What you have to do>
Each entry should be quoted word for word, including every mark of punctuation.

Supplied material>
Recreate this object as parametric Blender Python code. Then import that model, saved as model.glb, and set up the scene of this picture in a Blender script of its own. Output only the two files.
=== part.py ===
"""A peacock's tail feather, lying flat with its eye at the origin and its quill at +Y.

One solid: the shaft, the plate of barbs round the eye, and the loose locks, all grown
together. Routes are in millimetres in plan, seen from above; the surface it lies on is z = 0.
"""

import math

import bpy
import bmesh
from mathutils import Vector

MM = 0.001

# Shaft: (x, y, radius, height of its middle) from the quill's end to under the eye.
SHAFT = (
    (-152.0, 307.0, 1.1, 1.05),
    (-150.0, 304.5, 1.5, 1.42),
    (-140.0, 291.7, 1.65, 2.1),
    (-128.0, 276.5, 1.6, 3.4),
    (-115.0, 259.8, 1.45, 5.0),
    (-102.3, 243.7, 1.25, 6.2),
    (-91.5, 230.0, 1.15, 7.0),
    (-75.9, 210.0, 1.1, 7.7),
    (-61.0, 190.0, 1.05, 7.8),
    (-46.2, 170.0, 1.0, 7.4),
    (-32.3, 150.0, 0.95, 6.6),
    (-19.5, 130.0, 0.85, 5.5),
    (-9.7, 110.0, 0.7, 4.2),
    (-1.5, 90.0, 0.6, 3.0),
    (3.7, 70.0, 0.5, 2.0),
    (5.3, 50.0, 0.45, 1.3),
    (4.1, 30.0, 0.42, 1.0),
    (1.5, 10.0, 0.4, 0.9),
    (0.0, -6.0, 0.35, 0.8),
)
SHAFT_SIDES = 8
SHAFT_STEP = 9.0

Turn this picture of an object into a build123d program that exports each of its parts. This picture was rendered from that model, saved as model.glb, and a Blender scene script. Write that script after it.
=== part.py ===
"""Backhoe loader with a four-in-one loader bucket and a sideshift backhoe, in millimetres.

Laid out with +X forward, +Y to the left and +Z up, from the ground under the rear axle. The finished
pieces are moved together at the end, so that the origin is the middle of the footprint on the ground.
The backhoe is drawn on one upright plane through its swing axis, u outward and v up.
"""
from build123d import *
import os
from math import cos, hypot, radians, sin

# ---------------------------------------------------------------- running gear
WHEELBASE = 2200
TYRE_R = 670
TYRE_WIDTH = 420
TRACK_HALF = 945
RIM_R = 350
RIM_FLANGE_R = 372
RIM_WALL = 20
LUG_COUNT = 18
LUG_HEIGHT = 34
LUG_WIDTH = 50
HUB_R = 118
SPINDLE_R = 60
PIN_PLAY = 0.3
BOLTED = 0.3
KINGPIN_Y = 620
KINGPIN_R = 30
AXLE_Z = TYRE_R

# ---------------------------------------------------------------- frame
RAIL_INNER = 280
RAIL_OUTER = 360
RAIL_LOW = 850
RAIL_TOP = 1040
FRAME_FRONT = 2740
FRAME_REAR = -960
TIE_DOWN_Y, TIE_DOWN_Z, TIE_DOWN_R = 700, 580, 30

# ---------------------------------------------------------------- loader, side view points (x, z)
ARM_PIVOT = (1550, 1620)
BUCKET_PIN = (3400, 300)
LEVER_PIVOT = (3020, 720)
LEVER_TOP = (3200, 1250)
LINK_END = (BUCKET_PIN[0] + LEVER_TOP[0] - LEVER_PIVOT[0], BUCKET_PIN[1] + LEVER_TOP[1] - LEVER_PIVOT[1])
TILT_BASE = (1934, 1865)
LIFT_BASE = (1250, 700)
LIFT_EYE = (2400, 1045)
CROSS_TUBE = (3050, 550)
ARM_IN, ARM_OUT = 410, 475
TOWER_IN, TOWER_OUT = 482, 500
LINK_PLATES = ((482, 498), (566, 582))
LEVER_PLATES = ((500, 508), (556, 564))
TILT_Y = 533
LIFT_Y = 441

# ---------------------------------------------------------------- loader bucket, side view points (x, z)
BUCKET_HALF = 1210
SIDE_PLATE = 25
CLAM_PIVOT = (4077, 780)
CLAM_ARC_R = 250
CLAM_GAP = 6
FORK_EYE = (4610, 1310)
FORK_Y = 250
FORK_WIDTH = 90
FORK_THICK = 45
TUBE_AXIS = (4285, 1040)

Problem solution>
Recreate this object as parametric Blender Python code. Then import that model, saved as model.glb, and set up the scene of this picture in a Blender script of its own. Output only the two files.
=== part.py ===
"""A peacock's tail feather, lying flat with its eye at the origin and its quill at +Y.

One solid: the shaft, the plate of barbs round the eye, and the loose locks, all grown
together. Routes are in millimetres in plan, seen from above; the surface it lies on is z = 0.
"""

import math

import bpy
import bmesh
from mathutils import Vector

MM = 0.001

# Shaft: (x, y, radius, height of its middle) from the quill's end to under the eye.
SHAFT = (
    (-152.0, 307.0, 1.1, 1.05),
    (-150.0, 304.5, 1.5, 1.42),
    (-140.0, 291.7, 1.65, 2.1),
    (-128.0, 276.5, 1.6, 3.4),
    (-115.0, 259.8, 1.45, 5.0),
    (-102.3, 243.7, 1.25, 6.2),
    (-91.5, 230.0, 1.15, 7.0),
    (-75.9, 210.0, 1.1, 7.7),
    (-61.0, 190.0, 1.05, 7.8),
    (-46.2, 170.0, 1.0, 7.4),
    (-32.3, 150.0, 0.95, 6.6),
    (-19.5, 130.0, 0.85, 5.5),
    (-9.7, 110.0, 0.7, 4.2),
    (-1.5, 90.0, 0.6, 3.0),
    (3.7, 70.0, 0.5, 2.0),
    (5.3, 50.0, 0.45, 1.3),
    (4.1, 30.0, 0.42, 1.0),
    (1.5, 10.0, 0.4, 0.9),
    (0.0, -6.0, 0.35, 0.8),
)
SHAFT_SIDES = 8
SHAFT_STEP = 9.0

Turn this picture of an object into a build123d program that exports each of its parts. This picture was rendered from that model, saved as model.glb, and a Blender scene script. Write that script after it.
=== part.py ===
"""Backhoe loader with a four-in-one loader bucket and a sideshift backhoe, in millimetres.

Laid out with +X forward, +Y to the left and +Z up, from the ground under the rear axle. The finished
pieces are moved together at the end, so that the origin is the middle of the footprint on the ground.
The backhoe is drawn on one upright plane through its swing axis, u outward and v up.
"""
from build123d import *
import os
from math import cos, hypot, radians, sin

# ---------------------------------------------------------------- running gear
WHEELBASE = 2200
TYRE_R = 670
TYRE_WIDTH = 420
TRACK_HALF = 945
RIM_R = 350
RIM_FLANGE_R = 372
RIM_WALL = 20
LUG_COUNT = 18
LUG_HEIGHT = 34
LUG_WIDTH = 50
HUB_R = 118
SPINDLE_R = 60
PIN_PLAY = 0.3
BOLTED = 0.3
KINGPIN_Y = 620
KINGPIN_R = 30
AXLE_Z = TYRE_R

# ---------------------------------------------------------------- frame
RAIL_INNER = 280
RAIL_OUTER = 360
RAIL_LOW = 850
RAIL_TOP = 1040
FRAME_FRONT = 2740
FRAME_REAR = -960
TIE_DOWN_Y, TIE_DOWN_Z, TIE_DOWN_R = 700, 580, 30

# ---------------------------------------------------------------- loader, side view points (x, z)
ARM_PIVOT = (1550, 1620)
BUCKET_PIN = (3400, 300)
LEVER_PIVOT = (3020, 720)
LEVER_TOP = (3200, 1250)
LINK_END = (BUCKET_PIN[0] + LEVER_TOP[0] - LEVER_PIVOT[0], BUCKET_PIN[1] + LEVER_TOP[1] - LEVER_PIVOT[1])
TILT_BASE = (1934, 1865)
LIFT_BASE = (1250, 700)
LIFT_EYE = (2400, 1045)
CROSS_TUBE = (3050, 550)
ARM_IN, ARM_OUT = 410, 475
TOWER_IN, TOWER_OUT = 482, 500
LINK_PLATES = ((482, 498), (566, 582))
LEVER_PLATES = ((500, 508), (556, 564))
TILT_Y = 533
LIFT_Y = 441

# ---------------------------------------------------------------- loader bucket, side view points (x, z)
BUCKET_HALF = 1210
SIDE_PLATE = 25
CLAM_PIVOT = (4077, 780)
CLAM_ARC_R = 250
CLAM_GAP = 6
FORK_EYE = (4610, 1310)
FORK_Y = 250
FORK_WIDTH = 90
FORK_THICK = 45
TUBE_AXIS = (4285, 1040)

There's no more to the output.